When you want to install my program you would normally (for Mint) get it from Synaptic Package Manager, as you can see here. You just click on the item you want and ask to mark it for installation, and the Package Manager reads the package, sees what you don't have installed from the list of Dependencies, and tags them for installation too. Once you're done you tell Synaptic to install everything for you and you let it happen.

So simple! But what if what you want isn't on offer? Then you have to do it yourself. Here's an example.


I have a rather nifty little box (a Canopus ADVC-300 - you used to be able to get them from B&H, but maybe now second-hand) that takes in analogue audio/video (like from a videocam) and spits out a digitised version on an IEEE Firewire cable. Happily my PC has a Firewire socket.

To the right you can see the front (over) and back (under).
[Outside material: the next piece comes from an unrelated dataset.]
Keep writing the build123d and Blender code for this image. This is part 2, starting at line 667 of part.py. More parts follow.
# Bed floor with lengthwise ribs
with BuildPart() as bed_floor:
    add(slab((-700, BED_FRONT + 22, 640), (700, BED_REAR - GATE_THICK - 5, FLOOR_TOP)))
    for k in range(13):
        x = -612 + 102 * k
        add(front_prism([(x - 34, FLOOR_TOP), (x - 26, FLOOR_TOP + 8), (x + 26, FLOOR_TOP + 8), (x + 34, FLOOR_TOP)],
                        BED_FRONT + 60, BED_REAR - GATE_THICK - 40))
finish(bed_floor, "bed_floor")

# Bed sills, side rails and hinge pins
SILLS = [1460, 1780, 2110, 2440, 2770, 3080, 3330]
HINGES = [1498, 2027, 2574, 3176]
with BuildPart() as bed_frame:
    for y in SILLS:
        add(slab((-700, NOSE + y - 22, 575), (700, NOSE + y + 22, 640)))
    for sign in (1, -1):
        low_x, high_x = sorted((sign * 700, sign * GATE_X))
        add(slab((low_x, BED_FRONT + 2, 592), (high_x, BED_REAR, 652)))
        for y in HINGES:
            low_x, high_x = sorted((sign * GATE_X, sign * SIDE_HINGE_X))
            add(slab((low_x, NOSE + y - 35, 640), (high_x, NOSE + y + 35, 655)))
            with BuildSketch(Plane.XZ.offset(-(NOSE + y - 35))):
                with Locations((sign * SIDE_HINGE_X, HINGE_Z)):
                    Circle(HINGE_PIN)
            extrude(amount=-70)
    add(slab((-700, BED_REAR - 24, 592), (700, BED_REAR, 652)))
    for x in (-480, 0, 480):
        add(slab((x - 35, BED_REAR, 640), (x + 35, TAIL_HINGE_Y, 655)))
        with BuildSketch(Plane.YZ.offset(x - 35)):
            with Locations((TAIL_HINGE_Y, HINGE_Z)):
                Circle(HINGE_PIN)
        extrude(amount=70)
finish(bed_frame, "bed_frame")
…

You plug your RCA jacks into the front and your Firewire cable into the far-left socket on the back. Ever so neat and it gives you 1080p - quality pictures!
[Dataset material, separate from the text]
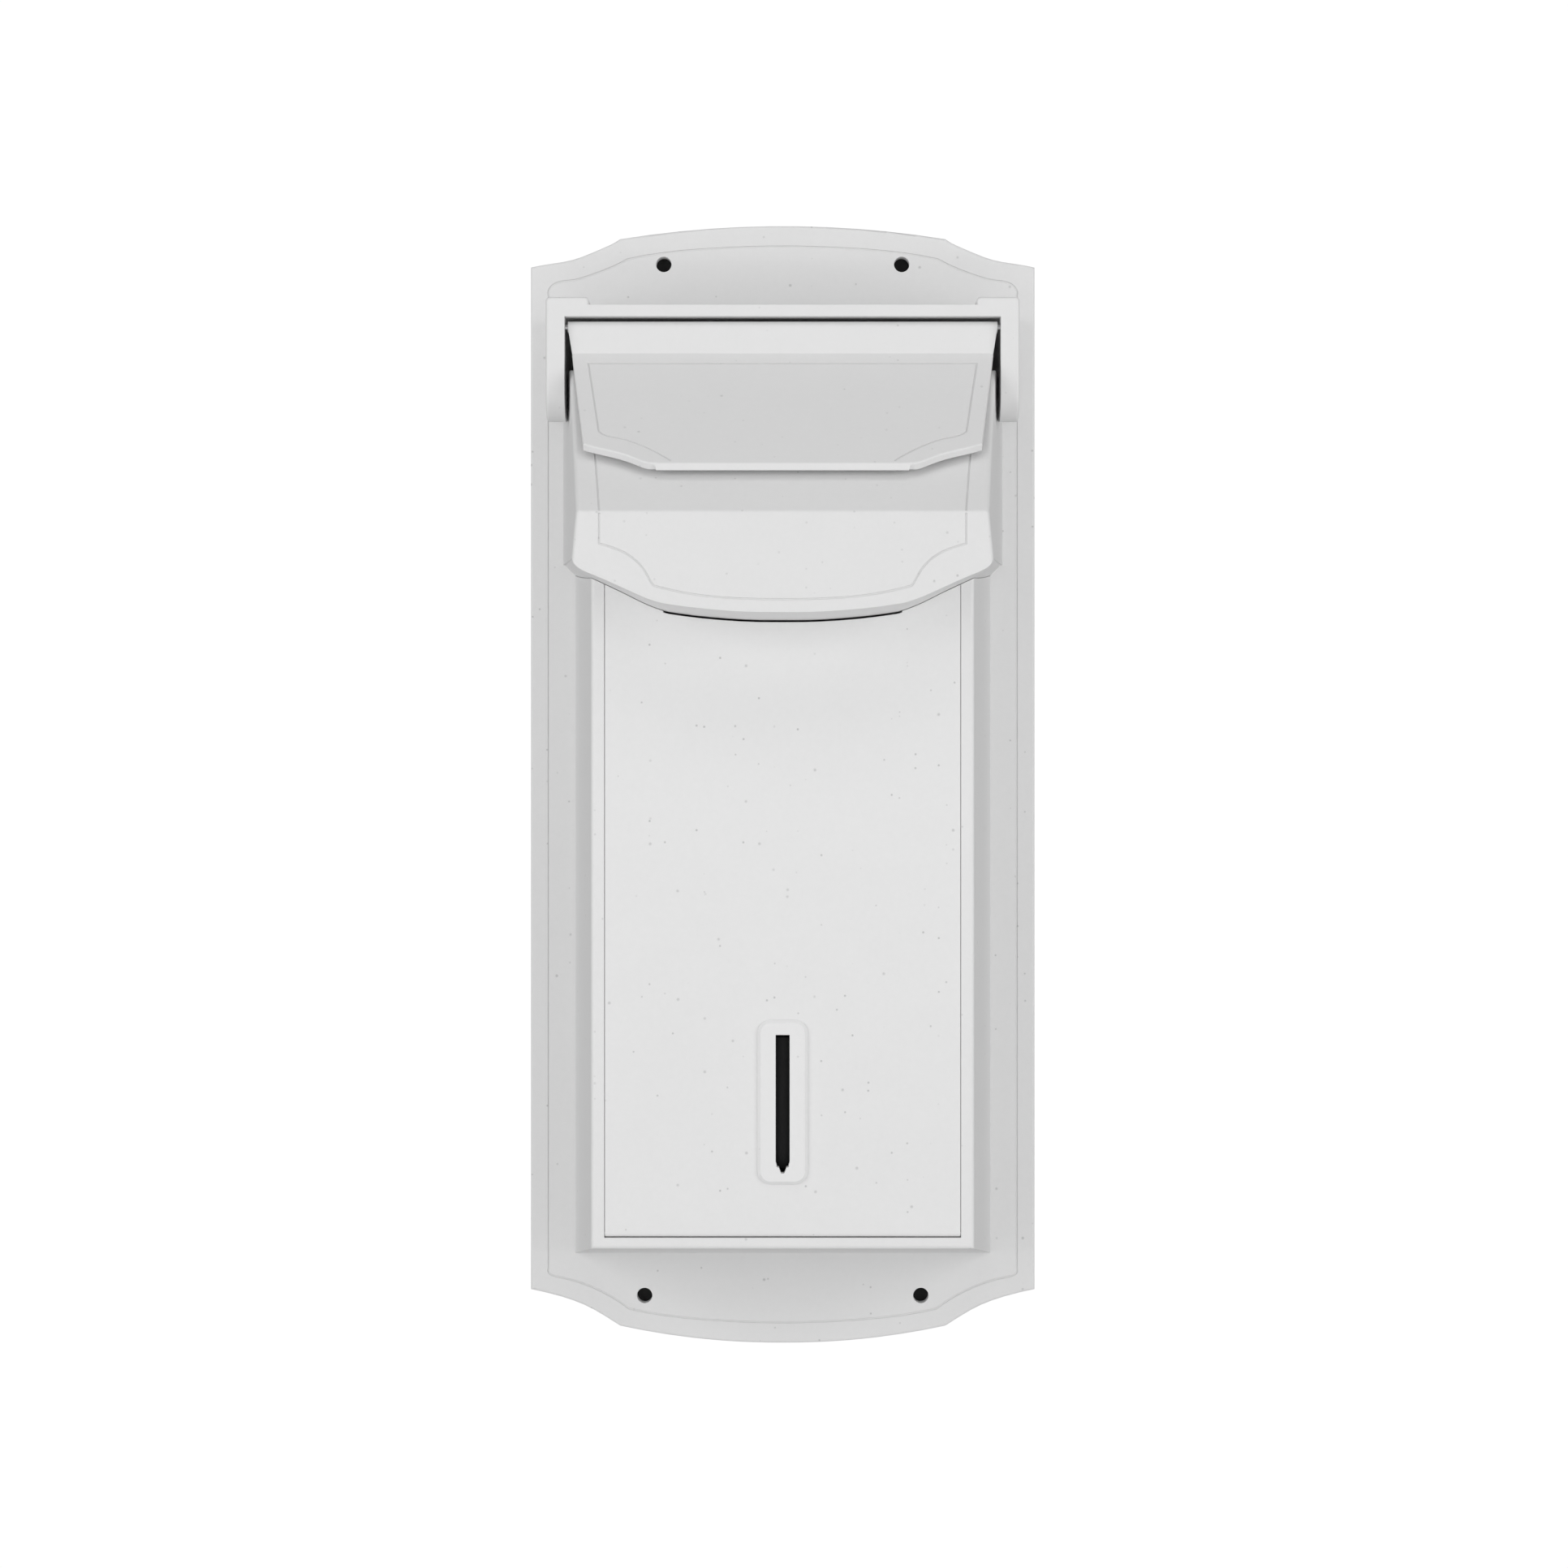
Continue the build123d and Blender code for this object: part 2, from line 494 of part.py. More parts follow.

Anyhow, the best program for pulling in the feed from this is one called dvgrab (Digital Video Grabber). You run it from the command prompt and it just does its thing until you turn it off. For demonstration purposes this is how you go about it:

Open a command prompt and go to the folder in which you want the incoming files to appear. I start in my own folder ("mirwin") here, so I have to go up one (cd ..  just like in DOS!) to "home" and up one again to the root before I can go down to "media", down to B2 (the name of the hard drive I want to put the video on) and down again to the "canopus" folder. I'm sure that there are easier ways of going directly to it, but I remember the tree structure and find my way more easily like this!

mirwin@Bonobo ~ $ cd ..
mirwin@Bonobo /home $ cd ..
mirwin@Bonobo / $ cd media
mirwin@Bonobo /media $ cd mirwin
mirwin@Bonobo /media/mirwin $ cd B2
mirwin@Bonobo /media/mirwin/B2 $ cd canopus
mirwin@Bonobo /media/mirwin/B2/canopus $ ls

The last command above is "ls", standing for "list" (although there is no "list" command!), and I got nothing back because the folder is empty.
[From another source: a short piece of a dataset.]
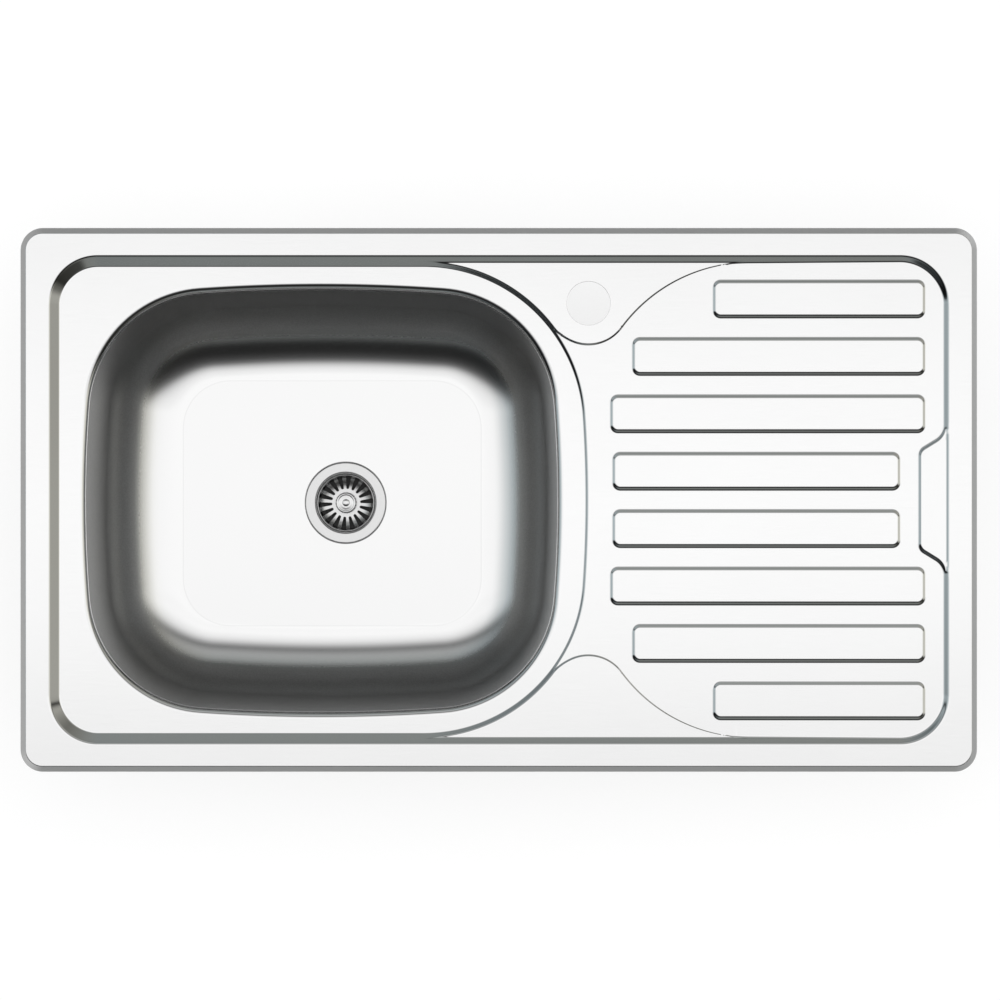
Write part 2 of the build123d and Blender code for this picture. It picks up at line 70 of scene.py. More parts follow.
class Shell:
    # collects points, faces and the normal at every face corner, then makes one closed mesh
    def __init__(self):
        self.points = []
        self.faces = []
        self.count = 0

    def addPoints(self, points):
        points = np.asarray(points, float).reshape(-1, 3)
        self.points.append(points)
        self.count += len(points)
        return self.count - len(points)  # the first one's number

    def addGrid(self, rows):
        # rows of points; gives back their numbers in the same rows
        first = self.addPoints(rows)
        return np.arange(first, self.count).reshape(len(rows), -1)

    def addFaces(self, corners, normals):
        # a face is turned round where its own normal disagrees with the normals given for its corners
        points = np.concatenate(self.points)
        corners = np.asarray(corners)
        a, b, c = points[corners[:, 0]], points[corners[:, 1]], points[corners[:, -1]]
        facing = np.einsum("ij,ij->i", np.cross(b - a, c - a), normals.mean(axis=1))
        turned = facing < 0
        corners = np.where(turned[:, None], corners[:, ::-1], corners)
        normals = np.where(turned[:, None, None], normals[:, ::-1], normals)
        self.faces.append((corners, normals))

    def addStrip(self, grid, before, after, closed=True):
        # quads between neighbouring rows of a grid of point numbers; a row has one normal on each side
        following = np.roll(grid, -1, axis=1) if closed else grid[:, 1:]
        here = grid if closed else grid[:, :-1]
        quads = np.stack([here[:-1], following[:-1], following[1:], here[1:]], axis=-1)
        turn = (lambda n: np.roll(n, -1, axis=1)) if closed else (lambda n: n[:, 1:])
        keep = (lambda n: n) if closed else (lambda n: n[:, :-1])
        corners = np.stack([keep(after[:-1]), turn(after[:-1]), turn(before[1:]), keep(before[1:])], axis=2)
        self.addFaces(quads.reshape(-1, 4), corners.reshape(-1, 4, 3))

    def build(self, name):
        # points from millimetres to metres, and all faces' corners one after another
        points = np.concatenate(self.points) * mm
        loops = np.concatenate([corners.ravel() for corners, _ in self.faces])
        totals = np.concatenate([np.full(len(corners), corners.shape[1]) for corners, _ in self.faces])
        normals = np.concatenate([normals.reshape(-1, 3) for _, normals in self.faces])
        return meshObject(name, points, loops, totals, normals)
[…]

So next to run dvgrab, in the (mistaken) belief that it's installed:

mirwin@Bonobo /media/mirwin/B2/canopus $ dvgrab
The program 'dvgrab' is currently not installed. You can install it by typing:
sudo apt-get install dvgrab

So not only does it nicely tell me that I can't run it, but also why not (not installed) and even what to do to go and get it! How friendly!
OK, so I'll type in that weird line and see what happens:

mirwin@Bonobo /media/mirwin/B2/canopus $ sudo apt-get install dvgrab
[sudo] password for mirwin: 
Reading package lists... Done
Building dependency tree       
Reading state information... Done
The following NEW packages will be installed:
  dvgrab
0 upgraded, 1 newly installed, 0 to remove and 50 not upgraded.
Need to get 129 kB of archives.
After this operation, 340 kB of additional disk space will be used.
Get:1 http://archive.ubuntu.com/ubuntu/trusty/universe dvgrab amd64 3.5-2 [129 kB]
Fetched 129 kB in 0s (204 kB/s)
Selecting previously unselected package dvgrab.
(Reading database ... 183240 files and directories currently installed.)
Preparing to unpack .../dvgrab_3.5-2_amd64.deb ...
Unpacking dvgrab (3.5-2) ...
Processing triggers for man-db (2.6.7.1-1) ...
Setting up dvgrab (3.5-2) ...
mirwin@Bonobo /media/mirwin/B2/canopus

As you can see, it's quite verbose, but that's deliberate, so you know what's going on and have some chance of catching it if it goes wrong. As I explained above, and as it tells you as it goes along, it reads the list of everything that the package has and needs, works out what all is needed that isn't actually in the package, and then tells you what has to be installed. In this case just the program itself - dvgrab. Then it tells you how much space it'll use and gets, unpacks, and installs all the bits.

Now to run it:
mirwin@Bonobo /media/mirwin/B2/canopus $ dvgrab
Found AV/C device with GUID 0x0020110113001daa
Waiting for DV...
^C""     0.00 MiB 0 frames
Capture Stopped
Error: no DV

So it ran, found the Canopus box (the AV/C device) and waited for it to send some video. It didn't, of course, because I'd not yet plugged in a videocam to the other end, so the box had nothing to send.

So now I can attach my DVR or camcorder to one side of my Canopus box, using cables with RCA jacks, and feed it analogue audio-video signal. From the other side of the Canopus comes an IEEE 1394 FireWire cable that connects to my laptop. In the laptop dvgrab sucks up the digitised signal and saves it to disc in gigabyte chunks, all ready for me to watch using a program like the VLC Vdeo Player.

So that's how you install a simple Linux program. Not that hard after all!